Despite coordinated efforts between the two countries to repatriate the men over the weekend, Saudi Prince Turki al-Faisal criticized the Obama administration on Sunday, saying that that “there is an issue of confidence” in President Obama.

“We’ve seen several red lines put forward by the president,” Faisal said, probably in reference to a comment made by Obama about the Syrian government’s use of its chemical arsenal, “which went along and became pinkish as time grew, and eventually ended up completely white.”

Obama scuttled an option to deliver promised missile strikes against the Syrian government after learning of an August chemical attack that left 1,500 dead, including hundreds of children. Instead, the international community has engaged with embattled Syrian President Assad to declare and destroy all of the country’s chemical weapons arsenals.

“When that kind of assurance comes from a leader of a country like the United States, we expect him to stand by it,” Faisal said according to The New York Times. Faisal charged the U.S. and Britain with not doing enough to help the opposition in its effort to topple Assad’s regime. The U.S. suspended nonlethal aid shipments on Thursday after a seizure by rebel factions showed the buildings housing the aid could not be secured. Faisal called the world’s negligence in the three-year-old civil war “almost criminal.”

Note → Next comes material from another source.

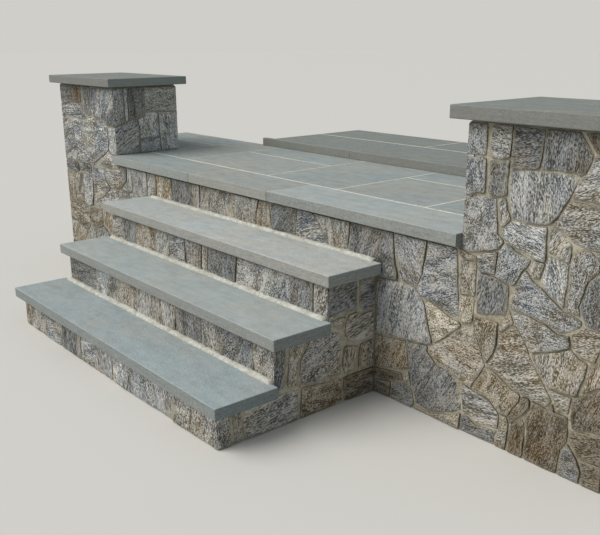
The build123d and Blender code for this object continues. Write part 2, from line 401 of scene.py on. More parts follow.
FRONT_RIGHT = """
slate 70 773,757 1028,757 1040,660 1060,580 1065,545 950,536 938,536 938,585 763,585 763,660
blue 120 1028,757 1218,757 1210,680 1198,610 1173,542 1065,545 1060,580 1040,660
blue 12 1218,757 1366,757 1380,600 1390,478 1365,458 1300,480 1240,500 1195,508 1168,526 1173,542 1198,610 1210,680
blue 82 938,536 950,536 1065,545 1173,542 1168,526 1195,508 1210,495 1242,400 1270,322 1250,310 1120,296 938,275
pale 14 1210,495 1240,500 1300,480 1365,458 1396,454 1403,433 1345,380 1270,322 1242,400
warm 172 1250,310 1270,322 1345,380 1403,433 1420,450 1460,445 1495,385 1530,310 1468,196 1420,208 1355,230 1295,238
  1240,285
warm 60 1366,757 1420,737 1455,738 1464,706 1380,708
warm 80 1380,708 1464,706 1463,570 1384,568
pale 85 1384,568 1463,570 1458,465 1415,450 1396,454 1390,478
grey 20 1455,738 1500,758 1552,770 1544,675 1464,673 1464,706
slate 75 1464,673 1544,675 1610,653 1612,580 1600,528 1466,502 1463,570
blue 55 1552,770 1554,780 1575,810 1620,790 1693,769 1677,732 1656,708 1633,660 1610,653 1544,675
grey 70 1693,769 1746,765 1730,700 1700,696 1677,732
blue 176 1612,580 1633,660 1656,708 1677,732 1700,696 1750,672 1833,616 1906,602 1906,576 1865,538 1820,528 1760,552
  1690,562 1616,564
light 100 1752,800 1836,782 1840,700 1833,616 1750,672 1730,700 1746,765
grey 75 1836,782 1840,815 1875,843 1915,840 1948,815 1950,775 1918,745 1904,710 1886,640 1906,602 1833,616 1840,700
grey 60 1746,898 1795,892 1840,850 1840,815 1836,782 1810,786 1752,800 1747,830
light 165 1546,833 1560,857 1594,893 1640,893 1710,892 1746,898 1747,830 1746,765 1693,769 1620,790 1575,810
blue 95 1572,1073 1630,1076 1690,1082 1810,1085 1844,1075 1813,1000 1772,924 1746,898 1710,892 1640,893 1594,893
  1578,930 1573,976
light 88 1530,966 1573,976 1578,930 1594,893 1560,857 1544,858
blue 70 1384,945 1435,963 1500,968 1530,966 1544,858 1546,833 1575,810 1554,780 1500,758 1420,737 1384,760
blue 92 1384,1234 1470,1234 1472,1105 1384,1102
blue 85 1384,1102 1472,1105 1476,970 1435,963 1384,945
blue 170 1484,1234 1576,1234 1572,1110 1520,1098 1482,1100
slate 88 1482,1100 1520,1098 1572,1110 1572,1073 1573,976 1530,966 1484,970
slate 10 1576,1234 1704,1234 1700,1130 1690,1082 1630,1076 1572,1073 1572,1110
slate 95 1704,1234 1825,1234 1888,1152 1862,1087 1844,1075 1810,1085 1690,1082 1700,1130
umber 80 1825,1234 1980,1234 1970,1160 1888,1152
grey 20 1888,1152 1970,1160 1990,1075 1980,995 1900,997 1813,1000 1844,1075 1862,1087
grey 15 1813,1000 1900,997 1980,995 1995,900 1960,845 1915,840 1875,843 1840,850 1795,892 1746,898 1772,924
grey 80 1980,1234 2164,1234 2164,1080 2060,1065 1990,1075 1970,1160
blue 30 1990,1075 2060,1065 2164,1080 2164,910 2070,885 1995,900 1980,995
light 100 1995,900 2070,885 2164,910 2164,757 2080,730 2000,760 1950,775 1948,815 1915,840 1960,845
slate 85 1918,745 1950,775 2000,760 2010,660 1995,575 1915,580 1906,602 1886,640 1904,710
grey 60 2000,760 2080,730 2164,757 2164,600 2070,570 1995,575 2010,660
warm 10 1906,576 1915,580 1995,575 1985,530 1965,458 1910,463 1876,490 1865,538
grey 12 1616,564 1690,562 1760,552 1820,528 1865,538 1876,490 1830,466 1715,420 1665,490 1643,515
warm 40 1600,528 1612,580 1616,564 1643,515 1595,468 1572,473 1575,505
warm 80 1466,502 1575,505 1572,473 1573,410 1558,360 1530,310 1495,385 1460,445 1458,465
warm 25 1595,468 1643,515 1665,490 1715,420 1793,315 1826,275 1805,239 1738,248 1655,260 1565,308 1530,310 1558,360
  1573,410 1572,473
warm 85 1715,420 1830,466 1876,490 1910,463 1943,455 1940,410 1918,325 1900,313 1793,315
warm 20 1793,315 1900,313 1894,265 1892,240 1838,237 1826,275
rust 70 1530,310 1565,308 1655,260 1695,252 1690,220 1645,142 1610,138 1550,183 1468,196
umber 60 1695,252 1738,248 1738,215 1710,170 1655,110 1645,142 1690,220
umber 75 1738,248 1805,239 1826,275 1838,237 1892,240 1898,140 1875,100 1865,0 1725,0 1728,120 1710,170 1738,215
umber 70 1900,313 1918,325 1990,375 2030,400 2050,300 2030,215 1905,190 1892,240 1894,265
rust 80 1943,455 1965,458 1985,530 2030,520 2030,400 1990,375 1918,325 1940,410
light 20 1995,575 2070,570 2164,600 2164,440 2080,400 2030,400 2030,520 1985,530
slate 90 2030,400 2080,400 2164,440 2164,260 2090,220 2030,215 2050,300
umber 25 1905,190 2030,215 2035,100 1940,93 1898,140 1892,240
warm 20 2030,215 2090,220 2164,260 2164,90 2100,70 2035,100
slate 10 1898,140 1940,93 1960,45 1955,0 1865,0 1875,100
umber 5 1940,93 2035,100 2040,0 1955,0 1960,45
warm 5 2035,100 2100,70 2164,90 2164,0 2040,0
umber 70 1655,110 1710,170 1728,120 1725,0 1650,0
warm 10 1610,138 1645,142 1655,110 1650,0 1590,0 1605,70
grey 5 1420,208 1468,196 1550,183 1610,138 1605,70 1500,55 1430,83
slate 5 1430,83 1500,55 1605,70 1590,0 1425,0
rust 65 938,275 1120,296 1135,240 1143,165 1100,146 980,123 938,120
slate 60 1120,296 1250,310 1240,285 1295,238 1355,230 1420,208 1423,150 1430,83 1370,50 1260,15 1185,25 1165,90
  1143,165 1135,240
umber 5 938,120 980,123 1100,146 1120,105 1050,85 938,65
slate 10 1050,85 1120,105 1165,90 1185,25 1170,0 1040,0
umber 5 938,65 1050,85 1040,0 938,0
warm 5 1185,25 1260,15 1370,50 1430,83 1425,0 1170,0
warm 60 1100,146 1143,165 1165,90 1120,105
"""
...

An ally of the U.S., Saudi Arabia has been chilly about the warming relations between Iran and the United States, including the highest-level direct engagement in decades (when newly-elected Iranian President Hassan Rouhani spoke to Obama by phone) and a temporary deal which allows for some $7 billion in sanctions relief in exchange for inspections of Iran's nuclear site and a commitment to halting the program, which Iranians say is for civilian energy use.

State Department spokesperson Marie Harf chalked Faisal’s comments up to an “easy rhetorical line” during Monday’s daily press briefing, maintaining that when evidence showed that chemical weapons were used in Syria, “We acted.”